L'exclusion suivante est vraiment troublante. La commission ne peut pas recevoir de plaintes sur la conduite des employés à temps partiel qui travaillent dans les centres de détention où sont logés les détenus de l'ASFC. C'est particulièrement inquiétant, car le projet de loi dit ensuite que l'ASFC ne sera même pas tenue d'enquêter sur les plaintes concernant les employés à temps partiel.
Nous devons examiner tout le contexte lorsqu'il est possible que les choses tournent mal et corriger le plus de problèmes possible.
L'autre façon dont le projet de loi C-3 diffère de l'ancien projet de loi C-98 est le fait que les questions de sécurité nationale ne peuvent pas être à l'origine d'une plainte.
Théoriquement, il y a de bonnes raisons à ce changement. Après tout, l'Office de surveillance des activités en matière de sécurité nationale et de renseignement peut examiner le résumé des mesures prises par l'ASFC relativement aux questions de sécurité nationale. Or, ce n'est pas du tout la même chose qu'une plainte. Les plaintes sont directes. Elles sont personnelles. Elles portent sur un incident concret. L'office de surveillance passera en revue l'ensemble de la conduite du mieux qu'il peut, mais du point de vue d'un organisme de surveillance.
J'aimerais bien savoir s'il serait judicieux d'amender le projet de loi pour permettre le dépôt de plaintes sur n'importe quelle activité de l'ASFC et de ses agents auprès de la commission de traitement des plaintes. Si elle estime qu'une autre entité est mieux habilitée qu'elle à traiter telle ou telle plainte, elle pourrait diriger les plaignants vers l'entité en question, plutôt que de simplement les renvoyer chez eux. Il pourrait après tout s'agir de personnes qui ont été traumatisées à cause d'un incident survenu à la frontière.
Les gens ne sont peut-être pas au courant. Même si on leur dit de déposer leur plainte ailleurs, ils ne feront peut-être pas. Ils ne souhaitent peut-être pas se retrouver dans un système de portes tournantes. La commission de traitement des plaintes pourrait être tenue non seulement d'informer la personne de l'endroit où elle peut déposer une plainte, mais aussi d'entamer le processus en tant que tel, d'organiser une audience et de veiller à ce qu'elle ait bel et bien lieu. Il faudrait qu'elle veille à ce qu'on ne fasse pas fi des plaintes.
Je suis très inquiète en ce qui concerne les plaintes en matière de sécurité nationale. C'est dans le contexte de la commission d'enquête sur l'affaire Maher Arar que l'ASFC a fait l'objet d'une étude pour la première fois. M. le juge O'Connor, qui était le commissaire de cette enquête, a fait remarquer ce qui suit:
[...] [l'ASFC] travaille souvent de la même façon qu’une force policière. Ses activités risquent fort de porter atteinte aux droits, à la dignité et au bien-être de personnes et son action dans le domaine de la sécurité nationale est rarement rendue publique.

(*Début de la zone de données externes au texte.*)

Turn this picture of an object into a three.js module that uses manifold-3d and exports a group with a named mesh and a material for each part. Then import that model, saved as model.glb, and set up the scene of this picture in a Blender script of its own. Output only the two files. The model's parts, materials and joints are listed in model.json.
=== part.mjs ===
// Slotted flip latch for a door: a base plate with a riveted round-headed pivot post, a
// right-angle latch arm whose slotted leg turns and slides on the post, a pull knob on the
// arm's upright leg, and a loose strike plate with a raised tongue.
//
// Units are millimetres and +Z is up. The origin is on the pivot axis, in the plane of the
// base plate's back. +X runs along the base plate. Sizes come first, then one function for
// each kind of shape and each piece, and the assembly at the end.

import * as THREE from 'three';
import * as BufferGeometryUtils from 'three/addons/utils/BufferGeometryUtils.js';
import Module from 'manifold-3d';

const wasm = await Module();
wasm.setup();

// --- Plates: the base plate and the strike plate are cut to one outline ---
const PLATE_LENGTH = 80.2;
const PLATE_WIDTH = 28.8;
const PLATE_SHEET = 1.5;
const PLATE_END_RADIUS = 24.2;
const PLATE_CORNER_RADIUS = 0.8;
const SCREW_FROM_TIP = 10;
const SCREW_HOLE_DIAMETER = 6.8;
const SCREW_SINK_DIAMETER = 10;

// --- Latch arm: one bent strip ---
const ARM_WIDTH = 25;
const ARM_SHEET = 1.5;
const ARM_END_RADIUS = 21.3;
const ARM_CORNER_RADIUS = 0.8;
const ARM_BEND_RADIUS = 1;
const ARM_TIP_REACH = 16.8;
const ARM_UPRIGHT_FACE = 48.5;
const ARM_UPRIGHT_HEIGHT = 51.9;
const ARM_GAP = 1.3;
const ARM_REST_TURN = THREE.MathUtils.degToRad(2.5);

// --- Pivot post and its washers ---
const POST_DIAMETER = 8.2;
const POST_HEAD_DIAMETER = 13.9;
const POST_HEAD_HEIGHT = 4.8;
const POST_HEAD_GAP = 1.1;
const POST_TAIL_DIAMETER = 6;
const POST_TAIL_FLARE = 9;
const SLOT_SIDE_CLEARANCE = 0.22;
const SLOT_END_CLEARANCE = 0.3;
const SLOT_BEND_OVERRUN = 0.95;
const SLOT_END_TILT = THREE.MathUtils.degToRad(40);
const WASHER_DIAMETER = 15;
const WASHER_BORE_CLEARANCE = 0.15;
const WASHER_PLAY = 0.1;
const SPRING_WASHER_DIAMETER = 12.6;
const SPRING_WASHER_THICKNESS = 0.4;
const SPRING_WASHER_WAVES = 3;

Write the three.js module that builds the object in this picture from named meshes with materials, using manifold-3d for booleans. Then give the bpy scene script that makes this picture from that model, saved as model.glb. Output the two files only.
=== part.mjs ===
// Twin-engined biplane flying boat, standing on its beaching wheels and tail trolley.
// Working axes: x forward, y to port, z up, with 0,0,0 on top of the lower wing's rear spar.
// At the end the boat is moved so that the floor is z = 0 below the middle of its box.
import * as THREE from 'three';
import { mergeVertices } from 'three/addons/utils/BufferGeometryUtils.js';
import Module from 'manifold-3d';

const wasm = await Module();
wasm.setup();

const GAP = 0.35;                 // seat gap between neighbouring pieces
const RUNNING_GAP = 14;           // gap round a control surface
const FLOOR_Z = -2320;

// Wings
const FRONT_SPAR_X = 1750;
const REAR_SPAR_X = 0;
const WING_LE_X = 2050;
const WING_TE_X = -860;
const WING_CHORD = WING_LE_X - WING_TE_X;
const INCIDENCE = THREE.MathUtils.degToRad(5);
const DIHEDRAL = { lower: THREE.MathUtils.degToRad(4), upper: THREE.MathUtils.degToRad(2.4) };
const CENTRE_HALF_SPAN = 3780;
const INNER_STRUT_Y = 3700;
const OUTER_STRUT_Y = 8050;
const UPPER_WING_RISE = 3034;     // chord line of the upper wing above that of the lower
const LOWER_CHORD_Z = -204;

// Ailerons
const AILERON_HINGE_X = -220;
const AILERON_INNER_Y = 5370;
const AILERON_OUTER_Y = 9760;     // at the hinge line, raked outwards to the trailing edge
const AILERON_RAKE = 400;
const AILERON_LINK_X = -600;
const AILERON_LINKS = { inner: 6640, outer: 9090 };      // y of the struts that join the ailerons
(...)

Ce qui me préoccupe c’est qu'on passe par inadvertance à côté d’un aspect important de la surveillance, de la justice, pour quiconque se retrouve traumatisé, même si je ne crois pas que ce soit monnaie courante, évidemment.
De mon côté, j’ignorais qu’il y avait un centre de détention sous l’aéroport de Vancouver et qu'on en expulsait les gens assez rapidement. Je l’ai appris lorsque la famille d’un Autochtone de l’île Penelakut, qui ne se trouve pas dans ma circonscription, mais tout près, a pris contact avec moi pour obtenir de l’aide. C’était en 2014. Les agents de l’ASFC s’étaient présentés à sa porte. C’était un grand-père, un Autochtone qui vivait sur l’île Penelakut et dont la conjointe était une survivante des pensionnats indiens. Sans prévenir, les agents l’ont arrêté. Ils lui avaient envoyé des avis qu’il n’avait pas reçus. Ce soir de décembre, ils lui ont posé des entraves et l’ont conduit dans une camionnette jusqu’à l’aéroport de Vancouver où on lui a dit que c’était sans espoir et qu’il serait expulsé le lendemain vers son lieu de naissance, les États-Unis. Ils ne lui ont pas parlé du Traité de Jay concernant les droits autochtones. Ils lui ont simplement dit que c’était ainsi que les choses allaient se passer, un point c'est tout.
Fort heureusement, nous avons été en mesure d’empêcher l’expulsion, mais ce ne fut pas facile. Cette situation m’a donné un aperçu de ce qui se passe.
Je veux que ce projet de loi fonctionne. On doit y apporter des amendements.